By LabMedica International staff writers
Posted on 19 Sep 2025

Traditional microscopes are designed for flat samples, yet real-life specimens, such as tissue slides, are often curved or uneven. More...

This mismatch forces researchers to rely on scanning methods or costly optics, slowing imaging and limiting resolution. Now, a new approach enables extremely large, high-resolution images of curved samples in a single snapshot, offering faster insights for biology applications.

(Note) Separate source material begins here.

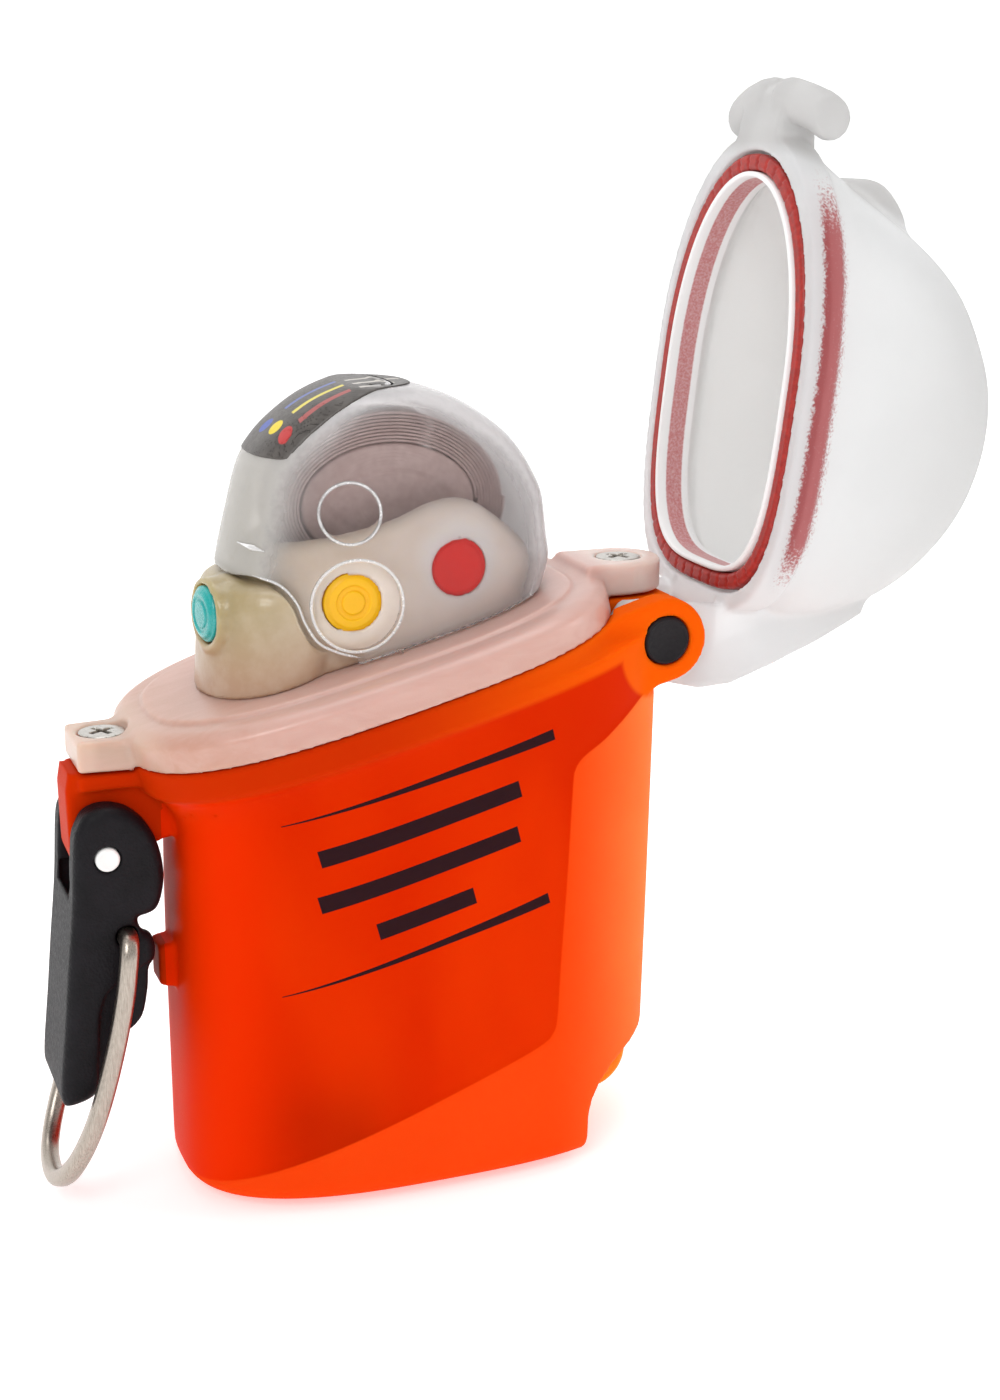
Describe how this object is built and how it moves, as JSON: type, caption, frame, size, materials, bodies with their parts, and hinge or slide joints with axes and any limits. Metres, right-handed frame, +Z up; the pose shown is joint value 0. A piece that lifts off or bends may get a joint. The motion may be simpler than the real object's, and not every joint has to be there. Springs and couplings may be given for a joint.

Researchers at Duke University (Durham, NC, USA) have introduced a new microscope called PANORAMA, which captures gigapixel-scale images without mechanical scanning. The device combines a telecentric lens originally designed for chip manufacturing with a large tube lens that projects the sample image onto an array of 48 small cameras. Each camera covers a portion of the sample and can be independently focused, ensuring clarity across uneven surfaces.

The system, detailed in Optics Letters, creates submicron detail — as fine as 1/120 the diameter of a human hair — over areas comparable to the size of a U.S. dime. In demonstrations, the device imaged a prepared rat brain tissue slice in one snapshot, producing a 630 MP image with neurons and dendrites clearly visible. Tests on onion skin placed over a curved surface also showed crisp brightfield and fluorescence images, with stained nuclei and cell walls sharply resolved.

By eliminating slow focus stacking and tedious tile scanning, the new microscope dramatically increases throughput and flexibility. It could be applied in pathology to scan biopsy slides at cellular resolution almost instantly. Future improvements aim to expand its field of view to capture entire petri dishes, add automated focusing, and enable 3D reconstructions or live video imaging.

“This tool can be used wherever large-area, detailed imaging is needed,” said Haitao Chen, a doctoral student at Duke University. “For instance, in medical pathology, it could scan entire tissue slides, such as those from a biopsy, at cellular resolution almost instantly.”